◆ Work required
Where the word "True" occurs in a line, return that line.

◆ Material supplied
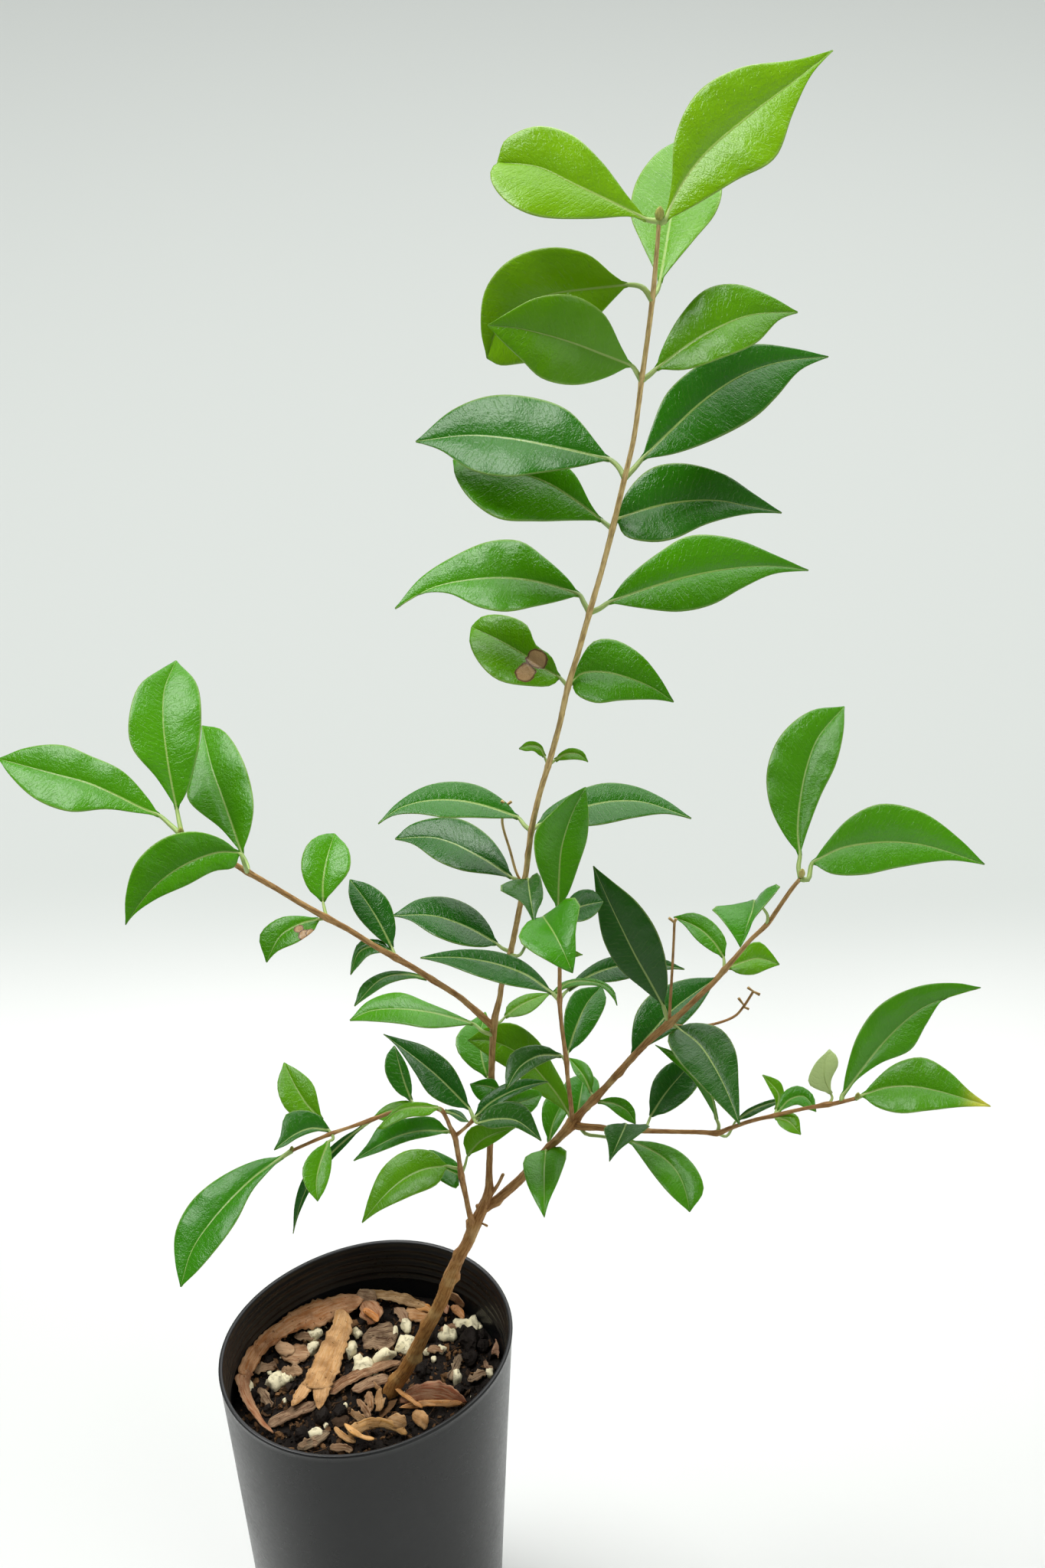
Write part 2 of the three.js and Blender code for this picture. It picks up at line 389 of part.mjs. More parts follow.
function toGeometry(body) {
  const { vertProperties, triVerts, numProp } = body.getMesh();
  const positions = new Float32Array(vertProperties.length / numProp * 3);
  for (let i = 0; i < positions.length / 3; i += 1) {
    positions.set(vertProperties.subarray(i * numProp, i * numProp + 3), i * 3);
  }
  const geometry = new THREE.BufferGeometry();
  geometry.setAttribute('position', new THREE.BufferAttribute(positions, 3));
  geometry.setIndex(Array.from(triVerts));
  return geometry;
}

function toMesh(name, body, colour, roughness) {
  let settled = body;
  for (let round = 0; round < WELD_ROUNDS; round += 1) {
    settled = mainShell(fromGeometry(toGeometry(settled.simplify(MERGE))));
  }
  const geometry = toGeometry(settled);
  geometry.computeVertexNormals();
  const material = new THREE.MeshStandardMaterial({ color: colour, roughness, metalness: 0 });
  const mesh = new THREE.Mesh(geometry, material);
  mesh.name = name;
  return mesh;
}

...

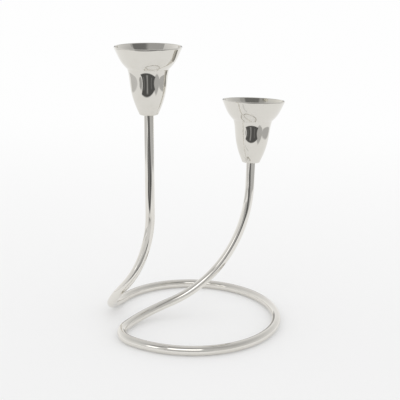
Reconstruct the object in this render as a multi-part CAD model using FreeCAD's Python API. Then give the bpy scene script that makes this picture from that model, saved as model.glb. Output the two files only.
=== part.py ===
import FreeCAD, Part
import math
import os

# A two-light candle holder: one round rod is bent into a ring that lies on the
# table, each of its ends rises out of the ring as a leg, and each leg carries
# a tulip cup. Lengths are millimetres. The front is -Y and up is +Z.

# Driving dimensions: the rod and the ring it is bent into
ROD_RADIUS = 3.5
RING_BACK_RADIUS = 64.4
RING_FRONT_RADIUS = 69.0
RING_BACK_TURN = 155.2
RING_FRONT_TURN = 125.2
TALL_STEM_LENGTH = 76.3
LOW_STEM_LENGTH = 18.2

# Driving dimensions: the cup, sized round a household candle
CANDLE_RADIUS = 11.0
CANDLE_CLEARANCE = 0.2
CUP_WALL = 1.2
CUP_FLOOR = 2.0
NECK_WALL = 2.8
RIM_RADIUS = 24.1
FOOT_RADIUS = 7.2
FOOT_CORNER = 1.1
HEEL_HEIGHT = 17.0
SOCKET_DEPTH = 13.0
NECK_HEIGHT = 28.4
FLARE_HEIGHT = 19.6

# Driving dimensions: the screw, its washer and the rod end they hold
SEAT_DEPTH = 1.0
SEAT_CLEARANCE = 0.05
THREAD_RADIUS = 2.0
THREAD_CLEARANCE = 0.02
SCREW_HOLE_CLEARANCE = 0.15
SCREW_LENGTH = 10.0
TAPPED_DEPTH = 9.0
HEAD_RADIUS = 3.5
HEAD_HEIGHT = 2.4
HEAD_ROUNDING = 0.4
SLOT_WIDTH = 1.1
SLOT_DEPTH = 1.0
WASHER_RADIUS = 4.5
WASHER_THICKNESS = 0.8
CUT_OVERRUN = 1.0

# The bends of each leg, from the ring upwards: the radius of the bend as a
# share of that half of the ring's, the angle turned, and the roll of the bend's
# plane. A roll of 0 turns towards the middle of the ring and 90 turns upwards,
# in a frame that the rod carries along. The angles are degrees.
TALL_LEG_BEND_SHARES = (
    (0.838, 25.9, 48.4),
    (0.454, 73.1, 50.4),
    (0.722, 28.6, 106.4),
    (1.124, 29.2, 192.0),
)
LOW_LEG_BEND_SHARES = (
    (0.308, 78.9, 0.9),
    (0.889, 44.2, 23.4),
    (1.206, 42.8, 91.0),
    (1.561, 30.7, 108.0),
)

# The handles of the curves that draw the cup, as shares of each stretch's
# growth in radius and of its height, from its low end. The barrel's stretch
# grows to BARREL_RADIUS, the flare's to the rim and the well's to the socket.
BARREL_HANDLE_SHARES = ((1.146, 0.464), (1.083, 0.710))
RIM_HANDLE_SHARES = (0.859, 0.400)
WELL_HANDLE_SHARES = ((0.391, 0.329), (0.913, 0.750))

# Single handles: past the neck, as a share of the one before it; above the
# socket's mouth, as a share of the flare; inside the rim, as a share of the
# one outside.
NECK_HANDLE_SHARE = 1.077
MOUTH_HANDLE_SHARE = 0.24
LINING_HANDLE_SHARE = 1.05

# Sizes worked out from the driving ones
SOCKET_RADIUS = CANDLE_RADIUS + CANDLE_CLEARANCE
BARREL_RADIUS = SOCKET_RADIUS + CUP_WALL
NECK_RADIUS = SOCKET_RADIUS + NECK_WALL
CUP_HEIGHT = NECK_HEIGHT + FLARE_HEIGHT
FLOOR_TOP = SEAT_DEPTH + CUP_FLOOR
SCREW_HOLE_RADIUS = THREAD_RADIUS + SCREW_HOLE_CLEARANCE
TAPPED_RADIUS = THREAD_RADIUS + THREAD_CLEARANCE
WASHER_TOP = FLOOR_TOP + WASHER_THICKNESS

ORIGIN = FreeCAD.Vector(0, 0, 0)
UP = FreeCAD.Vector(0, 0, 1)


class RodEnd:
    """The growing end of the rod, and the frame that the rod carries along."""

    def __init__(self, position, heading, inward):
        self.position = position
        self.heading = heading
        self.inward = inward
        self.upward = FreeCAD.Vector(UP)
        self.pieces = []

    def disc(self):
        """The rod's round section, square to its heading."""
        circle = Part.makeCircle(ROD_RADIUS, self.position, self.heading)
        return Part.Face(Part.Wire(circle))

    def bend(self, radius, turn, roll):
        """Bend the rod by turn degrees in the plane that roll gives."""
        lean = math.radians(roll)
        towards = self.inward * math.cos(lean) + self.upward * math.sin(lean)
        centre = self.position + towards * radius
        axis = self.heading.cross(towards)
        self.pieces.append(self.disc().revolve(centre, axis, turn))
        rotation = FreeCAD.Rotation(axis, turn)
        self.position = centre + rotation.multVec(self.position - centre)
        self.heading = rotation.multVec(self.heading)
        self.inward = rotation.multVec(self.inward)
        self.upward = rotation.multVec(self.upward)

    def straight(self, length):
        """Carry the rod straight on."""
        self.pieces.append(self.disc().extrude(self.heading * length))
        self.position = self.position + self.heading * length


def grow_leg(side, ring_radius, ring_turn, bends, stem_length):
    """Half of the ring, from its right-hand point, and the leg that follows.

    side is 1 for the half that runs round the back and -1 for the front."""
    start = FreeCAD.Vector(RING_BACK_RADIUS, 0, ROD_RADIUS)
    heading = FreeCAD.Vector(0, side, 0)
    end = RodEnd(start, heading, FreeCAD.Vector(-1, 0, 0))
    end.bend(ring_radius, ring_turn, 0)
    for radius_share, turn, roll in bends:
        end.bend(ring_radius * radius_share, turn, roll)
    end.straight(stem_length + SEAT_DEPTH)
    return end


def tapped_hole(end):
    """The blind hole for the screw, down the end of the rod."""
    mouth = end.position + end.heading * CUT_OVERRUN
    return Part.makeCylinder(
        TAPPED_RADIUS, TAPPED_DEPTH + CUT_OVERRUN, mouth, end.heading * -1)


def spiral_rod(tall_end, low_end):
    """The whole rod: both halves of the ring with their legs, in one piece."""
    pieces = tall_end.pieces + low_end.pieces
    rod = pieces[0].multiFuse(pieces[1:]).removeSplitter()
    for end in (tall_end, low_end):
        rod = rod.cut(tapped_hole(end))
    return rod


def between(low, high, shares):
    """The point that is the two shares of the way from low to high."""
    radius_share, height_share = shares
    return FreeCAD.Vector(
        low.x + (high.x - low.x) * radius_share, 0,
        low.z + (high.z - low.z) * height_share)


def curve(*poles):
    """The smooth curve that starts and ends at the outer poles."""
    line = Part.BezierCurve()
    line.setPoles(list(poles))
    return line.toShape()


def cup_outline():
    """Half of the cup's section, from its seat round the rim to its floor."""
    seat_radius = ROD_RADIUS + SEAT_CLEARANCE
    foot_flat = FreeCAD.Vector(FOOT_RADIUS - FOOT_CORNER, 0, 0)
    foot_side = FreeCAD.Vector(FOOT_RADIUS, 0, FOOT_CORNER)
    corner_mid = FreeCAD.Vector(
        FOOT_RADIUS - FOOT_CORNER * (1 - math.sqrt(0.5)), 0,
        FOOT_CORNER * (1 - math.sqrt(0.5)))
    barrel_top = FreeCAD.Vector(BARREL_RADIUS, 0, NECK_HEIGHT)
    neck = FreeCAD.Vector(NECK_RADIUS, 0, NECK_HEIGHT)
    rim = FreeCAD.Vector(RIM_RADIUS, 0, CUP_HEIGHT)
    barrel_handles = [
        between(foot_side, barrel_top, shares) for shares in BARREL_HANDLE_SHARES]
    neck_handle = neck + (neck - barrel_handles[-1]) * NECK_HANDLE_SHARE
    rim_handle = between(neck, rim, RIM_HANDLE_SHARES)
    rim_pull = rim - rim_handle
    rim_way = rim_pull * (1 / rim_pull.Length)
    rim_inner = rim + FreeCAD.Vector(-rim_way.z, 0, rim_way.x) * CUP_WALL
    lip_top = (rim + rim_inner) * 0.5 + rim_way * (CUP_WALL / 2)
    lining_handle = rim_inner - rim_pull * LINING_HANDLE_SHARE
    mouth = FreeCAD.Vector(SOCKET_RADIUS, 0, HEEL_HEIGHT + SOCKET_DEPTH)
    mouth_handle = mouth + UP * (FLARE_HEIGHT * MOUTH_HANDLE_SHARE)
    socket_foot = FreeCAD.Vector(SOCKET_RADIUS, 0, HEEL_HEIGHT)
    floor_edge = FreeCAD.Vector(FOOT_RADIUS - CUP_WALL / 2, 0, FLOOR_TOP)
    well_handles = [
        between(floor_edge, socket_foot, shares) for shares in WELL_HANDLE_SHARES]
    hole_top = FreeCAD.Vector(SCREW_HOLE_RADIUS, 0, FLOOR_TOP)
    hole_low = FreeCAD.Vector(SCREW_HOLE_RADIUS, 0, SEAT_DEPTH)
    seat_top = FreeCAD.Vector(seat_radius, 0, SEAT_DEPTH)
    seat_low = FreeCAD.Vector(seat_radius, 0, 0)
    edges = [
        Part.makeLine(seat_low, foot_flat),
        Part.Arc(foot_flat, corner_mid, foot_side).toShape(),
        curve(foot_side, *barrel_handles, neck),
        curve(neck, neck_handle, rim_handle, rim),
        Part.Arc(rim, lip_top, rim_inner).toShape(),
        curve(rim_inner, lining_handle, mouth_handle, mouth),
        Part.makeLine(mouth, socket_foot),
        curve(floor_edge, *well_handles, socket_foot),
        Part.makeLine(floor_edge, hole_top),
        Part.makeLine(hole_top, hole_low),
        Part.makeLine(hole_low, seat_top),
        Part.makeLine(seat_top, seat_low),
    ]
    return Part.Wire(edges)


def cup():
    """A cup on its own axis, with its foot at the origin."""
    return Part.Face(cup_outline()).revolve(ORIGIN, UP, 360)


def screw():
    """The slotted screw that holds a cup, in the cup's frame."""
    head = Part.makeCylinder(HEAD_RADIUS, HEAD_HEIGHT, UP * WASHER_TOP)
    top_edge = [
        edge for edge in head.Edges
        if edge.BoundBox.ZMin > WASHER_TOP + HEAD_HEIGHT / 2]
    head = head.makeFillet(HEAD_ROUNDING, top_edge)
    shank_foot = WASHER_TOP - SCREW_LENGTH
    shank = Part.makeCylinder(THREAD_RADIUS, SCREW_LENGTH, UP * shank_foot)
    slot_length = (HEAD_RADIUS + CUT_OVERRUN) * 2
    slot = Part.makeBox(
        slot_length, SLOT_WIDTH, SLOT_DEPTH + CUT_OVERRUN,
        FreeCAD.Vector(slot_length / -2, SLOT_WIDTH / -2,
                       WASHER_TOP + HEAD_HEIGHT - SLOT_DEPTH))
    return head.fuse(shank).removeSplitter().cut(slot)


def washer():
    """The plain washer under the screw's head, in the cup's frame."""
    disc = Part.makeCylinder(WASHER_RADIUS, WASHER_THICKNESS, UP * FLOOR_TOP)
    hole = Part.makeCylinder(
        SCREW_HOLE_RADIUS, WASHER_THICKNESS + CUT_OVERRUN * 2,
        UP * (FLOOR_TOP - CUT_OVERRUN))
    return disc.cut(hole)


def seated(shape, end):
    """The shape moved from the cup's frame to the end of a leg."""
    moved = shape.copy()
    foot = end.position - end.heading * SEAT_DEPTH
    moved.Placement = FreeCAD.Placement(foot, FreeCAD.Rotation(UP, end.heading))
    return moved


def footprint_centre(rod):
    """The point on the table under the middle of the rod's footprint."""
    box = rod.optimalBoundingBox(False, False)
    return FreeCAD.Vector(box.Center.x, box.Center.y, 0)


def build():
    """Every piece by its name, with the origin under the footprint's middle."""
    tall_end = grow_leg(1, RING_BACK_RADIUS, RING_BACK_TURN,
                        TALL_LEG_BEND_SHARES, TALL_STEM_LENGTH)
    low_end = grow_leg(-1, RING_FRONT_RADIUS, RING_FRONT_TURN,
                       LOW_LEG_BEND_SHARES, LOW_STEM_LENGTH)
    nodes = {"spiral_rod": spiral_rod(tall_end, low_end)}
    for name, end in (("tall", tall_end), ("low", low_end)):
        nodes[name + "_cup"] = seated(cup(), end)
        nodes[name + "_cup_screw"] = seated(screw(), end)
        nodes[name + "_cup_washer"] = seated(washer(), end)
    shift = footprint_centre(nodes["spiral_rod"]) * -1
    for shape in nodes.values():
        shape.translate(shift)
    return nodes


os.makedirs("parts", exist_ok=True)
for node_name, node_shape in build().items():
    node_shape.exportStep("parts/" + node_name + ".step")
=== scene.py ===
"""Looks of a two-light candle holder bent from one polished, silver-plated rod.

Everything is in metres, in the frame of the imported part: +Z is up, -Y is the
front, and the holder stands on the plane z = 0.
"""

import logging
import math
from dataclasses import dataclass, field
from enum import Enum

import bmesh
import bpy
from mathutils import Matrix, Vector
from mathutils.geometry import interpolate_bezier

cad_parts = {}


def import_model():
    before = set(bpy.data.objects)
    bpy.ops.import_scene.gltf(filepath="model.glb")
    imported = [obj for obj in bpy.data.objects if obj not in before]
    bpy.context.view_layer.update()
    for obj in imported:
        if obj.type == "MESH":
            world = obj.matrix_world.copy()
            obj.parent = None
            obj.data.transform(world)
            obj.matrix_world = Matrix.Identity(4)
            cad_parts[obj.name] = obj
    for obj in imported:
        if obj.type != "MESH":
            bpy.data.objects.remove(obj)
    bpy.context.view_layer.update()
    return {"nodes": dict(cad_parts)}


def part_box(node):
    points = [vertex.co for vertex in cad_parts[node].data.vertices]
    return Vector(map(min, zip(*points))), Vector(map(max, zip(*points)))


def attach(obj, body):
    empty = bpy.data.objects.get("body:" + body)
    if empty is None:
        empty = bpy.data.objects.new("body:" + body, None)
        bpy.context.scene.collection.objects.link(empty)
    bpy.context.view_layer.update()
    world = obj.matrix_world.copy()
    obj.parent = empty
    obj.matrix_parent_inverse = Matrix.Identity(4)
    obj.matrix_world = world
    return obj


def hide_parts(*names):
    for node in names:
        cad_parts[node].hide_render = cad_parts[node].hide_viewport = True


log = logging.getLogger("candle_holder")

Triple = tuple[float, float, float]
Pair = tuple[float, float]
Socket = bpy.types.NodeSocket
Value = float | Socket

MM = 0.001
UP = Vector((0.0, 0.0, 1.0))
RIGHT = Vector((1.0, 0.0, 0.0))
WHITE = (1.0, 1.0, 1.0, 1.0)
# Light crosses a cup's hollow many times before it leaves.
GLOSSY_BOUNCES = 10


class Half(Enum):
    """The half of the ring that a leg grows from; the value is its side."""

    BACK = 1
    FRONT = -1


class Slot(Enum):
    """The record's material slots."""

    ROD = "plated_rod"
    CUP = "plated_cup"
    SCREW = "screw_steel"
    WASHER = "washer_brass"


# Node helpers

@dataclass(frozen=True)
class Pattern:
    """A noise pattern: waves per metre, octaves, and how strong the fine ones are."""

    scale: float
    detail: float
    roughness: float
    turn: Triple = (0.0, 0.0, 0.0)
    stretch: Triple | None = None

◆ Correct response
os.makedirs("parts", exist_ok=True)
        cad_parts[node].hide_render = cad_parts[node].hide_viewport = True
@dataclass(frozen=True)